** RECORDS PROVIDED **

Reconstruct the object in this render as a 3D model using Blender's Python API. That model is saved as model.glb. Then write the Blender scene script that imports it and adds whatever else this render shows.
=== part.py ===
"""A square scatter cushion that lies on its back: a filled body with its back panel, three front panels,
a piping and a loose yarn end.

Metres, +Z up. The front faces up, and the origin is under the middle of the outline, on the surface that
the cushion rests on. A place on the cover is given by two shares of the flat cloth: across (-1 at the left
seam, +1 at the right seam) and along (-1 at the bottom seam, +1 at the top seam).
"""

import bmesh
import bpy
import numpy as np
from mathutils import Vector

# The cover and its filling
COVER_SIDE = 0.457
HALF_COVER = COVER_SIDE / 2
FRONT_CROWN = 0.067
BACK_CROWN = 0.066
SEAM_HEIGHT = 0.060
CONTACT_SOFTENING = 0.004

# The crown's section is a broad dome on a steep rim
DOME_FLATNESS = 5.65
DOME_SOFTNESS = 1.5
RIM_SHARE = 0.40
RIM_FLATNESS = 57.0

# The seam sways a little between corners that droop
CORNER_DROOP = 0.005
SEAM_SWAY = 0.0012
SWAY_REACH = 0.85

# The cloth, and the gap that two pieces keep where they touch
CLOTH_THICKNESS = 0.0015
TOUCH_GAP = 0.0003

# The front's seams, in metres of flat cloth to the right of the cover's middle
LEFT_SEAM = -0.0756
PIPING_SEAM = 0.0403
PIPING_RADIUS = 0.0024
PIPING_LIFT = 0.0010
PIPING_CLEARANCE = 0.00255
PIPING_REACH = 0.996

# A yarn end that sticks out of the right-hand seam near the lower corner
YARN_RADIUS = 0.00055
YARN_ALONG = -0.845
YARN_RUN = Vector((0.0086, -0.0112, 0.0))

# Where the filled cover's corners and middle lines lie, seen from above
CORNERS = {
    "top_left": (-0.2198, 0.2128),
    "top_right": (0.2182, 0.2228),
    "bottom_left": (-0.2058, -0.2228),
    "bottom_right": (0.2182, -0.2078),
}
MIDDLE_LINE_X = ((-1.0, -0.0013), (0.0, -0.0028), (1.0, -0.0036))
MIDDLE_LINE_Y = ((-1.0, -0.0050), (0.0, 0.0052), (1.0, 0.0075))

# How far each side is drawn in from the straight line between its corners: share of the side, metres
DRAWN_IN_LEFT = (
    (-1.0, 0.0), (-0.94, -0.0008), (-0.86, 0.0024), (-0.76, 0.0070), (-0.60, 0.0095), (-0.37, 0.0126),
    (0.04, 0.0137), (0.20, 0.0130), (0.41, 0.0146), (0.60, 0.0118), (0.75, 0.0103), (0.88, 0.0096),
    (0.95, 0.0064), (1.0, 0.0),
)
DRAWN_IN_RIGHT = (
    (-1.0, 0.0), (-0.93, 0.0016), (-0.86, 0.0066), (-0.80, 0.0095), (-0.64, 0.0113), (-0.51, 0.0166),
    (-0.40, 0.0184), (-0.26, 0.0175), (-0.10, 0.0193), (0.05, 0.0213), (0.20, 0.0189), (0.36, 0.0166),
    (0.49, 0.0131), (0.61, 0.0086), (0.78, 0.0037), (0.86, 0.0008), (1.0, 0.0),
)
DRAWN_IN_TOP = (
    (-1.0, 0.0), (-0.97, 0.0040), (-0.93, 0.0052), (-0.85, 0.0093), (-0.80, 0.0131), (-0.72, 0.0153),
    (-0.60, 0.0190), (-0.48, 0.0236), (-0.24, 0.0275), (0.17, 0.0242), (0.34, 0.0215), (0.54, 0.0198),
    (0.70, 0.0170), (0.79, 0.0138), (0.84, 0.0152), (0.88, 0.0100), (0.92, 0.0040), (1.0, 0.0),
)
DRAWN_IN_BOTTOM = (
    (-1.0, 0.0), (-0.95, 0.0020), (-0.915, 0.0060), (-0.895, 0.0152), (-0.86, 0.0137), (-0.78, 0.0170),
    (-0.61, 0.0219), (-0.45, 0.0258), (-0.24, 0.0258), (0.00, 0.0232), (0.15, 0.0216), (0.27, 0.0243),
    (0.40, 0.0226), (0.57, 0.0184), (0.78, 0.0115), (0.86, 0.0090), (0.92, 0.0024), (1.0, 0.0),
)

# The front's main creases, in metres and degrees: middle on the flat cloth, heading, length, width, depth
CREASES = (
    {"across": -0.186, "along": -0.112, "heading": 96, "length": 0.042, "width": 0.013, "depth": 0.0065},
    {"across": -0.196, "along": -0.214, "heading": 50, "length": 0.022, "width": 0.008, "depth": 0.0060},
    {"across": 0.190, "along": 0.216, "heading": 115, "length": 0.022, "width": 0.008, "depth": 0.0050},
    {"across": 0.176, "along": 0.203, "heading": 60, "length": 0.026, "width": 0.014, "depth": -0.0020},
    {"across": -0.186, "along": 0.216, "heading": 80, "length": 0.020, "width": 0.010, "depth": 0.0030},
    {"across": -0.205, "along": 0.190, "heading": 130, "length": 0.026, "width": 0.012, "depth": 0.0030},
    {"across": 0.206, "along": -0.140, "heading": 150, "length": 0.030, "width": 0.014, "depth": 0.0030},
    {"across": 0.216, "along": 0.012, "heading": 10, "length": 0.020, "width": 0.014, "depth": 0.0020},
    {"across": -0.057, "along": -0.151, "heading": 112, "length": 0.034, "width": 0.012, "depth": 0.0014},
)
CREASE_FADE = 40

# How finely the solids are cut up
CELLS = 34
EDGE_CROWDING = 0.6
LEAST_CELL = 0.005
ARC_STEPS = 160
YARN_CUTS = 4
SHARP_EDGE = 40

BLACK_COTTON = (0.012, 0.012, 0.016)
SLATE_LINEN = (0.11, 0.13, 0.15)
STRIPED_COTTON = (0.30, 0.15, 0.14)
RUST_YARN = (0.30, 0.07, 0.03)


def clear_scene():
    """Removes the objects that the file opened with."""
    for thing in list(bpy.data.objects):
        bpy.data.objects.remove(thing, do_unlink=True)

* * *

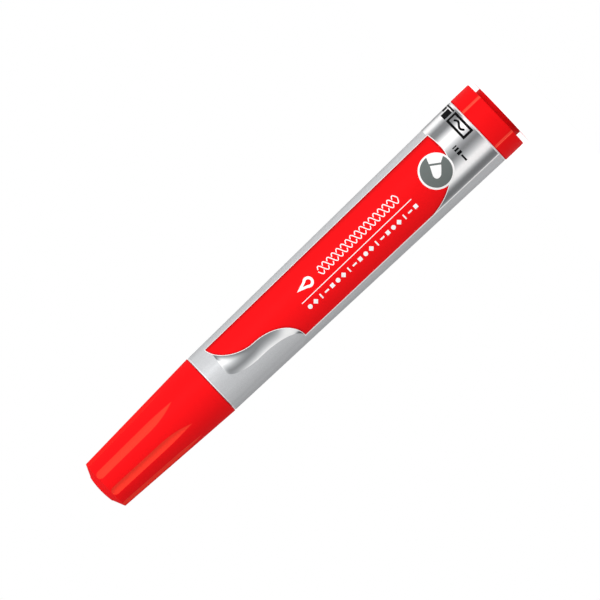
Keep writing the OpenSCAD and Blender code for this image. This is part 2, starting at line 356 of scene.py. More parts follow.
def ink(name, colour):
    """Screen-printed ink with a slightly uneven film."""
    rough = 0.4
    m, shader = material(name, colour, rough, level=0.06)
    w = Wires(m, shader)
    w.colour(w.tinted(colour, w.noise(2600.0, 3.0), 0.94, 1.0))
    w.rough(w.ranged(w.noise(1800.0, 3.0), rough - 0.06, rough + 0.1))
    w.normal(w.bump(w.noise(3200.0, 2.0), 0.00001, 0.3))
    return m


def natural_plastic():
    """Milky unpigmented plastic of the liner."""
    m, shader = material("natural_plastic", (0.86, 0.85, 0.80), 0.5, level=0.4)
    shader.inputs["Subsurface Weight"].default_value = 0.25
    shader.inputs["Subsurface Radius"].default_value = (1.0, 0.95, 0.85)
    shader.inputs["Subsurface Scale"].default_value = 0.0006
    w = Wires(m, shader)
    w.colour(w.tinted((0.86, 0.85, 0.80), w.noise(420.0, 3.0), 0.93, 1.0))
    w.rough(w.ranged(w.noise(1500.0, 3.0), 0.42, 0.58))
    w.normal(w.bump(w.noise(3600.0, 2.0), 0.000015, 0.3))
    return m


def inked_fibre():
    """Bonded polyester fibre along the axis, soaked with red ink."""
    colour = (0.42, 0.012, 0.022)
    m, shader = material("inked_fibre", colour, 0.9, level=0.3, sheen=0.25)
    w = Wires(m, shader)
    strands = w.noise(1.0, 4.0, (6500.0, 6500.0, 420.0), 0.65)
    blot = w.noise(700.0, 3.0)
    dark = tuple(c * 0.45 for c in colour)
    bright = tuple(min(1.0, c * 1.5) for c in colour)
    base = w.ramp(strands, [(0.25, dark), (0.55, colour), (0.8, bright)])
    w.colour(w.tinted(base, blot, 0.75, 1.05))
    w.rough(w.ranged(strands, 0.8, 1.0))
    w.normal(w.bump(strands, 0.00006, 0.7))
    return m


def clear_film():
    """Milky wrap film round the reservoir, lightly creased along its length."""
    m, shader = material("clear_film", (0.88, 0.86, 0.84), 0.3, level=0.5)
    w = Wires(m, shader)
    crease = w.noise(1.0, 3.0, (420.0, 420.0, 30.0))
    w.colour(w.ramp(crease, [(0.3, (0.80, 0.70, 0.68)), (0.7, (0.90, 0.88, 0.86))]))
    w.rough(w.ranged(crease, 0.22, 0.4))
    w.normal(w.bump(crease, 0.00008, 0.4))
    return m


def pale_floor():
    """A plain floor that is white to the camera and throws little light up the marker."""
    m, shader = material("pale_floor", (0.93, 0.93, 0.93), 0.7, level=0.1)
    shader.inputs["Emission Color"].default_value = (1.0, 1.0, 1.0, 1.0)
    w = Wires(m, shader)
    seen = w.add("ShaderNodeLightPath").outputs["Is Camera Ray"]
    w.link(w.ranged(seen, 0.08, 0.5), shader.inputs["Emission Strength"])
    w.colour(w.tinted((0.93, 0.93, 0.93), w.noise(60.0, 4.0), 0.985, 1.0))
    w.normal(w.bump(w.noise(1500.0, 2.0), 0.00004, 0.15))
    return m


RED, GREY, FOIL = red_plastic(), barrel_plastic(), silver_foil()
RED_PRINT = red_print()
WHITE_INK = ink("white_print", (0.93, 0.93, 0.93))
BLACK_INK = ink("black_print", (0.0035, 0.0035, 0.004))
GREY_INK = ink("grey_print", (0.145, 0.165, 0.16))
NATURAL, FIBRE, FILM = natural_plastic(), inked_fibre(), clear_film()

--

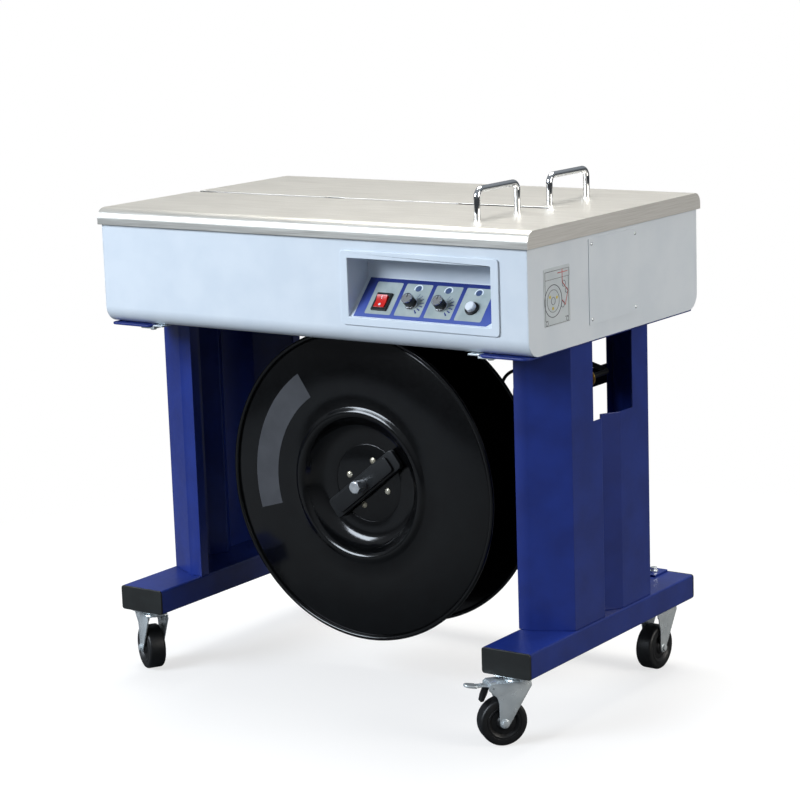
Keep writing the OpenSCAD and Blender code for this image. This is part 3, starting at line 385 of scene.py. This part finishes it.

** SHORT PROBLEM **
Retype exactly, and only, the lines from the one containing "Reconstruct the object" through the one containing "a piping and a loose yarn end.", both included.

** RESULT **
Reconstruct the object in this render as a 3D model using Blender's Python API. That model is saved as model.glb. Then write the Blender scene script that imports it and adds whatever else this render shows.
=== part.py ===
"""A square scatter cushion that lies on its back: a filled body with its back panel, three front panels,
a piping and a loose yarn end.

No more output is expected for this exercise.